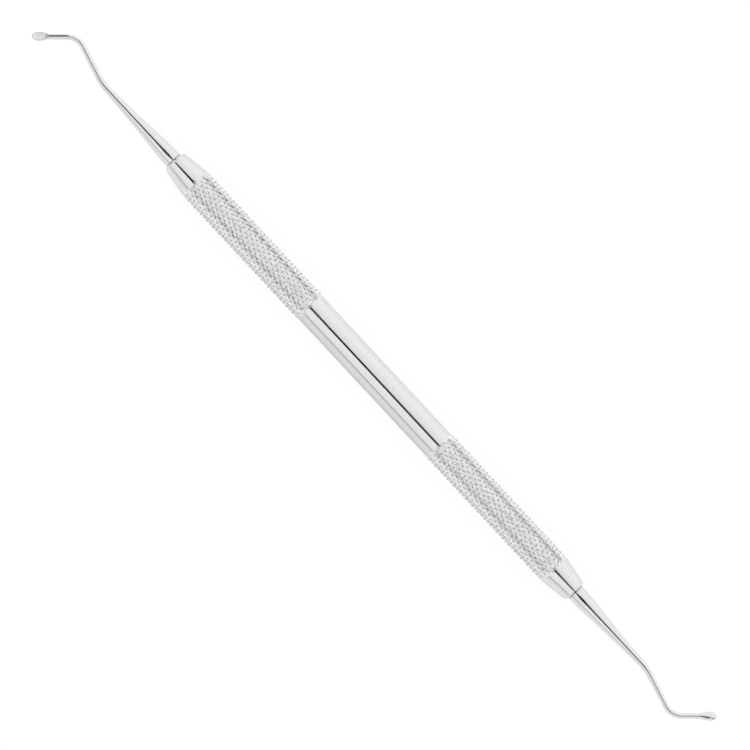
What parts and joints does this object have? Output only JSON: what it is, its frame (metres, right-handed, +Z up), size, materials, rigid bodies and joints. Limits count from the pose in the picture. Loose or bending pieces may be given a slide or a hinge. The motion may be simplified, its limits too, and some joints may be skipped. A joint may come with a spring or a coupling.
{
  "type": "dental spoon excavator",
  "caption": "Slim round knurled handle with a tapering, twice-bent shank at each end that carries a small spoon-shaped scraping blade.",
  "frame": {"origin": "on the handle's axis, at the middle of its length", "axes": "+X along the handle towards the right spoon end, +Z up with the instrument lying flat, and the bends of both shanks lie in the XY plane through the handle's axis"},
  "size_m": [0.1758, 0.0072, 0.0062],
  "materials": {
    "handle_steel": "turned stainless steel, polished, with rolled diamond knurling",
    "shank_steel": "polished stainless steel, with a matt ground face on the spoon"
  },
  "bodies": {
    "root": {"handle": "handle_steel", "left_spoon_end": "shank_steel", "right_spoon_end": "shank_steel"}
  },
  "joints": []
}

* **WHAT YOU SHOULD DO**:
Reproduce all of the material above word for word.

* **RESPONSE TO THIS EXERCISE**:
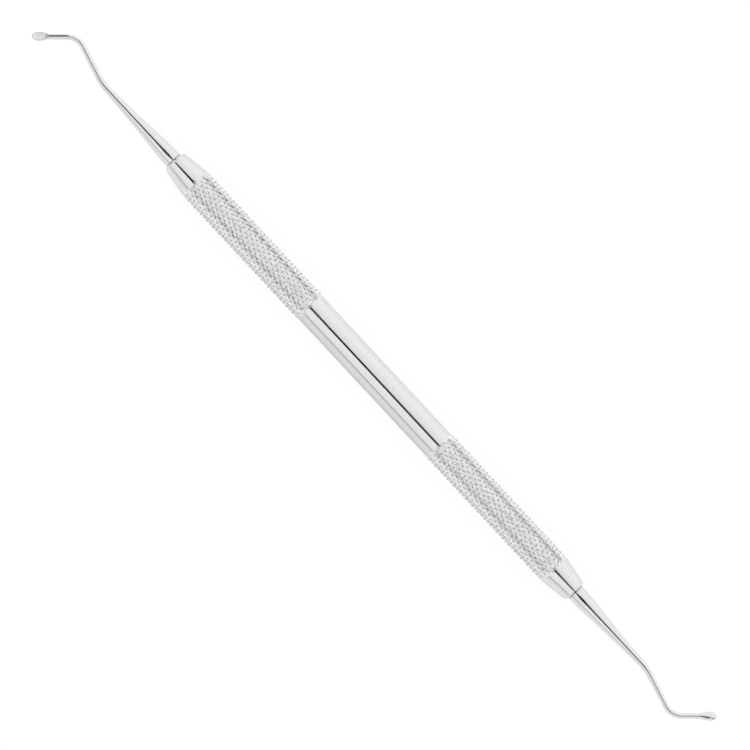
What parts and joints does this object have? Output only JSON: what it is, its frame (metres, right-handed, +Z up), size, materials, rigid bodies and joints. Limits count from the pose in the picture. Loose or bending pieces may be given a slide or a hinge. The motion may be simplified, its limits too, and some joints may be skipped. A joint may come with a spring or a coupling.
{
  "type": "dental spoon excavator",
  "caption": "Slim round knurled handle with a tapering, twice-bent shank at each end that carries a small spoon-shaped scraping blade.",
  "frame": {"origin": "on the handle's axis, at the middle of its length", "axes": "+X along the handle towards the right spoon end, +Z up with the instrument lying flat, and the bends of both shanks lie in the XY plane through the handle's axis"},
  "size_m": [0.1758, 0.0072, 0.0062],
  "materials": {
    "handle_steel": "turned stainless steel, polished, with rolled diamond knurling",
    "shank_steel": "polished stainless steel, with a matt ground face on the spoon"
  },
  "bodies": {
    "root": {"handle": "handle_steel", "left_spoon_end": "shank_steel", "right_spoon_end": "shank_steel"}
  },
  "joints": []
}